Quote every line from the top of the listing down to and including the line that contains "return (x /".

↓↓↓

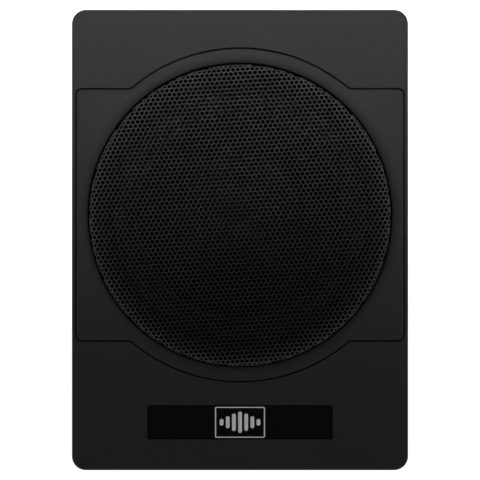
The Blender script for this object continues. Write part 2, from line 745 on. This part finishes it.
grille = {
    "pitch": 0.0036,
    "holeRadius": 0.00148,
    "turn": 3.7,  # degrees the rows of holes rise to the right
    "thickness": 0.0009,
    "foldDrop": 0.0029,
    "foldRadius": 0.0034,
    "play": 0.0004,  # room round the skirt in its seat; the grille sits towards the bay
}


def makeGrille(spec):
    low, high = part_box("grille_mesh")
    edge = high.x - spec["foldRadius"] - spec["play"]
    middleY = speakerY - spec["play"]
    sphere = (edge ** 2 + spec["foldDrop"] ** 2) / (2 * spec["foldDrop"])
    foldZ = high.z - spec["foldDrop"]
    fold = spec["foldRadius"]
    reach = edge + fold * math.pi / 2 + (foldZ - fold - low.z)

    # lays a flat sheet over the crown, round the fold and down the skirt
    def drape(x, y, sink):
        radius = math.hypot(x, y)
        if radius < 1e-9:
            return (0.0, middleY, high.z - sink)
        if radius <= edge:
            r = radius
            z = high.z - sphere + math.sqrt(sphere ** 2 - r ** 2) - sink
        elif radius <= edge + fold * math.pi / 2:
            turn = (radius - edge) / fold
            r = edge + (fold - sink) * math.sin(turn)
            z = foldZ - fold + (fold - sink) * math.cos(turn)
        else:
            r = edge + fold - sink
            z = foldZ - fold - (radius - edge - fold * math.pi / 2)
        return (x / radius * r, y / radius * r + middleY, z)

    pitch = spec["pitch"]
    cell = pitch / math.sqrt(3)
    turn = math.radians(spec["turn"])
    count = int(reach / pitch) + 2
    bm = bmesh.new()
    shared = {}
    around = [(0, 0)] + [(i, j) for i in (-1, 0, 1) for j in (-1, 0, 1) if i or j]

    # neighbouring cells share a corner, found to within 20 micrometres
    def corner(x, y):
        key = (round(x * 1e6 / 20), round(y * 1e6 / 20))
        for near in around:
            found = shared.get((key[0] + near[0], key[1] + near[1]))
            if found:
                return found
        shared[key] = bm.verts.new(drape(x, y, 0))
        return shared[key]

    for row in range(-2 * count, 2 * count + 1):
        for column in range(-2 * count, 2 * count + 1):
            flatX = (column + row / 2) * pitch
            flatY = row * pitch * math.sqrt(3) / 2
            if math.hypot(flatX, flatY) > reach - cell:
                continue
            x = flatX * math.cos(turn) - flatY * math.sin(turn)
            y = flatX * math.sin(turn) + flatY * math.cos(turn)
            corners, rim, floorRim = [], [], []
            for k in range(6):
                a = turn + math.radians(30 + 60 * k)
                corners.append(corner(x + cell * math.cos(a), y + cell * math.sin(a)))
            for k in range(12):
                a = turn + math.radians(15 + 30 * k)
                holeX = x + spec["holeRadius"] * math.cos(a)
                holeY = y + spec["holeRadius"] * math.sin(a)
                rim.append(bm.verts.new(drape(holeX, holeY, 0)))
                floorRim.append(bm.verts.new(drape(holeX, holeY, spec["thickness"])))
            for k in range(6):
                bm.faces.new((corners[k], rim[(2 * k + 1) % 12], rim[2 * k]))
                after = (k + 1) % 6
                bm.faces.new((corners[k], corners[after], rim[(2 * k + 2) % 12], rim[2 * k + 1]))
            for k in range(12):
                after = (k + 1) % 12
                bm.faces.new((rim[k], rim[after], floorRim[after], floorRim[k]))
    mesh = finishMesh(bm, "grilleSheet", 50)
    addPiece("grilleSheet", mesh, "grilleBlack", "grille_black", "enclosure", "grille_mesh")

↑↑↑

* [The response]:
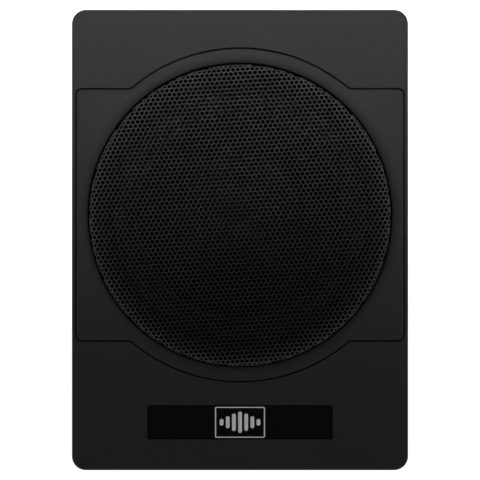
The Blender script for this object continues. Write part 2, from line 745 on. This part finishes it.
grille = {
    "pitch": 0.0036,
    "holeRadius": 0.00148,
    "turn": 3.7,  # degrees the rows of holes rise to the right
    "thickness": 0.0009,
    "foldDrop": 0.0029,
    "foldRadius": 0.0034,
    "play": 0.0004,  # room round the skirt in its seat; the grille sits towards the bay
}


def makeGrille(spec):
    low, high = part_box("grille_mesh")
    edge = high.x - spec["foldRadius"] - spec["play"]
    middleY = speakerY - spec["play"]
    sphere = (edge ** 2 + spec["foldDrop"] ** 2) / (2 * spec["foldDrop"])
    foldZ = high.z - spec["foldDrop"]
    fold = spec["foldRadius"]
    reach = edge + fold * math.pi / 2 + (foldZ - fold - low.z)

    # lays a flat sheet over the crown, round the fold and down the skirt
    def drape(x, y, sink):
        radius = math.hypot(x, y)
        if radius < 1e-9:
            return (0.0, middleY, high.z - sink)
        if radius <= edge:
            r = radius
            z = high.z - sphere + math.sqrt(sphere ** 2 - r ** 2) - sink
        elif radius <= edge + fold * math.pi / 2:
            turn = (radius - edge) / fold
            r = edge + (fold - sink) * math.sin(turn)
            z = foldZ - fold + (fold - sink) * math.cos(turn)
        else:
            r = edge + fold - sink
            z = foldZ - fold - (radius - edge - fold * math.pi / 2)
        return (x / radius * r, y / radius * r + middleY, z)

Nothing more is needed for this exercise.